Né con l’euromarco né con la liretta. Né fuori dell’Unione Europea né dentro alle condizioni odierne. È questo il perimetro reso esplicito dalla moral suasion di Sergio Mattarella entro il quale dovrà muoversi il nuovo governo pentaleghista nell’interesse dell’Italia. E non solo per rispetto formale dei trattati europei dei quali il Presidente della Repubblica è supremo garante.
Non fuori dell’Unione Europea per l’impossibilità di salvarsi da soli dal sempre più evidente «disordine globale». Non dentro una UE che non sappia assumersi il ruolo «sussidiario» necessario a rilanciare la crescita in «tutta» l’Unione e ad affrontare il problema epocale dei flussi di rifugiati e di migranti economici che premono alle sue frontiere esterne. Siamo in un mondo nel quale gli USA di Trump stracciano trattati come quelli che governano il commercio internazionale (con i nuovi dazi USA su acciaio e alluminio che si fanno già sentire anche nel nostro Nordest) o quelli (accordo di Parigi) che coordinano la lotta ai cambiamenti climatici o (accordo sull’Iran) tendono a stabilizzare il pericoloso quadrante mediorientale. Un mondo nel quale la Cina usa il soft power della Via della Seta per occupare gli spazi di influenza lasciati scoperti dagli Usa ma anche l’hard power nel costruire basi militari nel mar cinese meridionale a dispetto di ogni regola internazionale.

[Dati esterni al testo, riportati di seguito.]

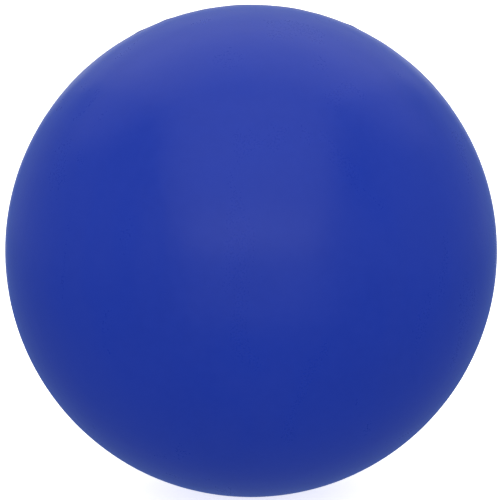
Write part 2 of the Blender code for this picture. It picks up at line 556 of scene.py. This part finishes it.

Un mondo nel quale la Russia è uscita dall’angolo per riannettersi la Crimea e, colpendo l’Ucraina, «educare» i vecchi satelliti sovietici ed oltre.
Un mondo che non può piacere a paesi come l’Italia la cui prosperità dipende sempre più dalla capacità di conquistare e mantenere mercati globali. L’Italia ha bisogno di un mondo nel quale i rapporti di forza siano almeno imbrigliati in un quadro stabile di regole e trattati. Solo l’Unione Europea può,se lo vorrà e saprà, garantire prosperità e sicurezza anche all’Italia mostrando sia i muscoli sia il buon senso nel confronto gli Stati Uniti d’America, Cina ed ogni altra potenza. Qui il «prima gli Italiani» si consegue solo evitando di schierarsi dentro l’Unione Europea con i miopi sovranismi di Ungheria e Polonia. Un segnale decisivo per far capire al mondo dove sta, su questo tema, l’Italia anche dopo il «cambiamento» pentaleghista.
Tutte da trovare invece le alleanze interne alla UE per ridefinire una politica economica comune che si dia carico della crescita in tutta Europa,che nel nostro caso significa occuparsi della definizione di un sentiero concordato di sviluppo non strozzato in culla dal carico del debito pubblico.
Sta a noi far capire ai partner continentali che è, in questo caso, il «prima gli europei» a richiedere la condivisione della soluzione del problema della finanza pubblica italiana. Un atteggiamento simile, ancor più necessario ed evidente, da applicare al caso della crisi dei rifugiati: la riforma del trattato di Dublino che responsabilizzi l’Unione sul tema è la cartina di tornasole della capacità dell’Europa di mostrare le virtù della maggior integrazione contro le tentazioni sovraniste. O, in caso negativo, l’inizio di una crisi istituzionale europea dagli esiti non prevedibili.
Dunque, né fuori dell’UE né con una UE così poco «forte ed equa», per sottolineare con le sue parole gli obiettivi di Paolo Savona, nuovo ministro per gli affari europei. Il Consiglio europeo di fine giugno ci darà prime, importanti, risposte.